А здесь паузы затянуты из-за плохого монтажа. Под музыку вводятся абсолютно ненужные натурные съемки. Говорят: это те­лефильм. В кинозале был бы шорох, а тут, в квартире, все мож­но — отлучиться и опять войти. Но это плохо, это дает возмож­ность художественно расслабиться. Раз это смотрится, то, мол, и не надо лучшего. Опасность.

Все это волей-неволей будет влиять на образование того или иного критерия. Он станет шатким, не дай бог. Раз это несовер­шенное возможно, будет думать и специалист, то, может быть, и не надо никакой законченности.

Когда сидишь в зале, проверяешь свое через общее восприя­тие. А тут никого нет, кроме тебя, каждый сам с собой решает, хо­рошо то, что он смотрит, или плохо. Тут важна критика.

Однако критика не всегда решается скомпрометировать то, что показывают на телеэкране.

Ведь к этому ящику могут потерять доверие. Но лучше поте­рять доверие к ящику, чем потерять критерий.


Когда спустя некоторое время я снова посмотрел свою телеви­зионную работу по лермонтовскому «Герою нашего времени», то по крайней мере один существенный недостаток бросился мне в глаза. Правда, часто про те или иные недостатки говорят, что это не недостатки, а особенности данного произведения, и я, пожа­луй, прочтя в какой-либо критической статье о «Дневнике Печо­рина», что то, о чем я сейчас буду говорить, есть недостаток, оби­делся бы: как же не понять, что это особенность!
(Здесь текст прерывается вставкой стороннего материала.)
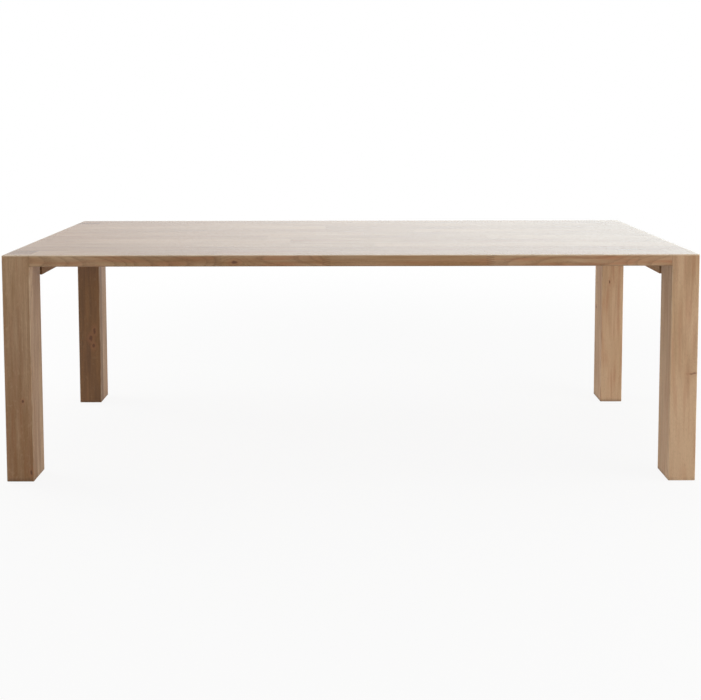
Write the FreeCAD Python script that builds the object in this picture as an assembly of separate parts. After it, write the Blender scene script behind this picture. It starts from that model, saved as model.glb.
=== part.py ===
import FreeCAD, Part

import math
import os

from FreeCAD import Vector

# Parsons dining table in oak. Millimetres, +Z up. The origin is on the floor under the middle of the
# table, +X runs along the table and -Y is its front. Four full-height legs stand in notched corners of
# the top, flush with it on every side. Pieces of one corner are made at the right rear one, where X and
# Y are both positive, and mirrored to the other three.

# Overall sizes
LENGTH = 2286.0
WIDTH = 914.0
HEIGHT = 762.0
EDGE_RADIUS = 2.5           # eased arris of the top and the legs

# Top: staves glued edge to edge, each finger-jointed from shorter boards
TOP_THICKNESS = 38.0
STAVE_COUNT = 10
FINGER_LENGTH = 22.0
FINGER_COUNT = 6            # fingers through the thickness
FINGER_TIP = 0.8            # flat on the end of a finger
BOARD_JOINTS = (            # middle of each finger joint along X, the front stave first
    (-436.0, -80.0, 458.0),
    (215.0,),
    (-545.0, 95.0),
    (-205.0,),
    (-300.0, 520.0),
    (60.0,),
    (-510.0, 255.0),
    (-90.0,),
    (-250.0, 560.0),
    (130.0,),
)

# Legs: three boards glued face to face, front to back
LEG_WIDTH = 90.0            # along X
LEG_DEPTH = 103.0           # along Y
LEG_BOARDS = ("face", "core", "inner")  # from the outer face of the table inwards
FOOT_CHAMFER = 2.0

# Loose tenons between a leg and the top: one in the outer stave's end, one in the side of the notch
END_TENON_THICKNESS = 12.0
END_TENON_WIDTH = 50.0
END_TENON_LENGTH = 70.0
SIDE_TENON_THICKNESS = 10.0
SIDE_TENON_WIDTH = 46.0
SIDE_TENON_LENGTH = 50.0
MORTISE_END_GAP = 1.0       # room for glue at each end of a loose tenon

# Cross cleats under the top
END_CLEAT_THICKNESS = 25.0
END_CLEAT_DEPTH = 48.0
CLEAT_GAP = 19.0            # between the end of an end cleat and the leg
MID_CLEAT_OFFSET = 400.0    # middle of a middle cleat from the middle of the table
MID_CLEAT_WIDTH = 60.0
MID_CLEAT_DEPTH = 25.0
MID_CLEAT_SETBACK = 177.0   # from the front and rear edges of the top
MID_CLEAT_BEVEL = 14.0      # on the ends
MID_CLEAT_END = 8.0         # square part of the ends, above the bevel
CLEAT_ARRIS = 2.0

# Cleat screws: pan heads on washers, in slots that let the top move across its grain. Each cleat has
# four, evenly spaced.
END_CLEAT_SCREW_INSET = 51.0            # outer screws to the bracket plates
MID_CLEAT_SCREW_INSET = 55.0            # outer screws to the ends of the cleat
CLEAT_SCREW_RADIUS = 2.5
CLEAT_SCREW_BITE = 25.0     # into the top
PAN_HEAD_RADIUS = 5.0
PAN_HEAD_HEIGHT = 3.5
CLEAT_WASHER_RADIUS = 7.0
CLEAT_WASHER_THICKNESS = 1.5
SLOT_TRAVEL = 8.0
SLOT_SIDE_GAP = 0.5         # slot to screw, and counterbore to washer
END_CLEAT_COUNTERBORE = 24.0
MID_CLEAT_COUNTERBORE = 8.0

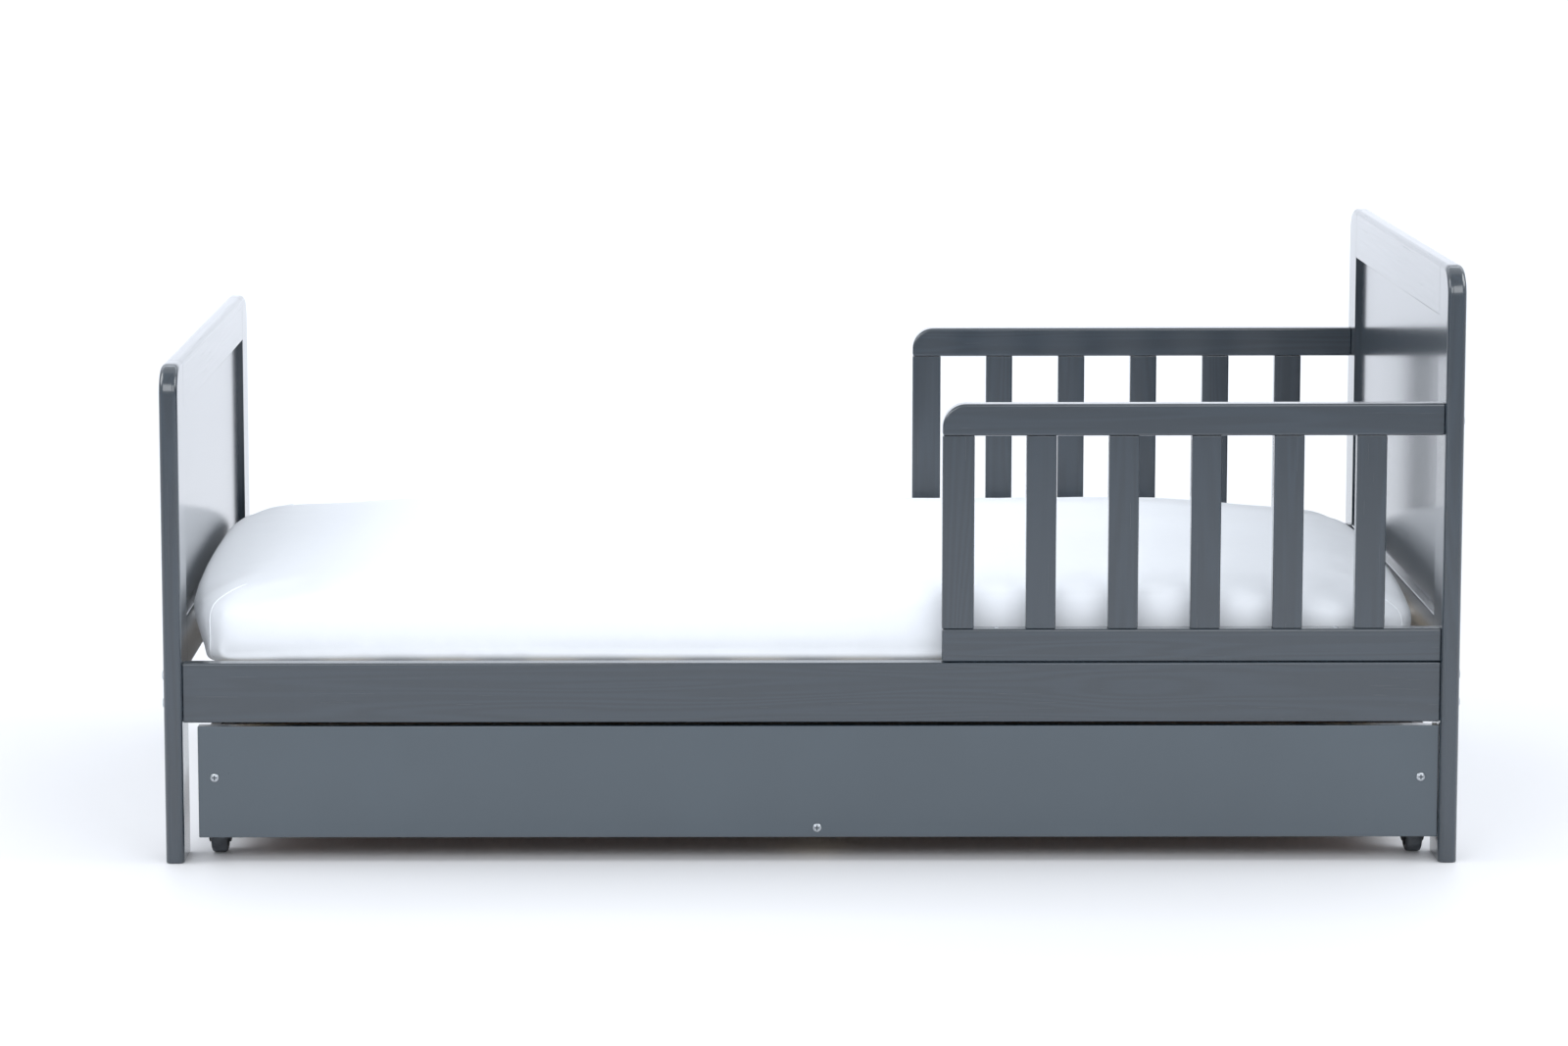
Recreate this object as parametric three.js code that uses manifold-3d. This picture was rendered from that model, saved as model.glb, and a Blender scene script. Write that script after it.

Но сам-то я, ко­нечно, знаю, что это именно недостаток. Слава богу, то, что я сейчас пишу, выйдет уже через большой промежуток времени после рецензий, если они, конечно, будут. И таким образом я не наведу своих критиков на след. Впрочем, они и сами, может быть, догадаются.

Когда в театре строишь спектакль, знаешь, что если актер не будет его все время двигать дальше, то ничего не получится. Ди­намическая, подвижная манера игры уже стала некоей привычкой в том, во всяком случае, роде театра, к которому принадлежу и я. Статичность игры — одна из самых больших «особенностей-не­достатков» тех театров, которые противоположны моему вкусу. Мы даже перебарщиваем иногда в этой подвижности. Даже клас­сику, которая как бы не приспособлена к этой подвижной манере, мы несколько перестраиваем ритмически в угоду этой подвижно­сти.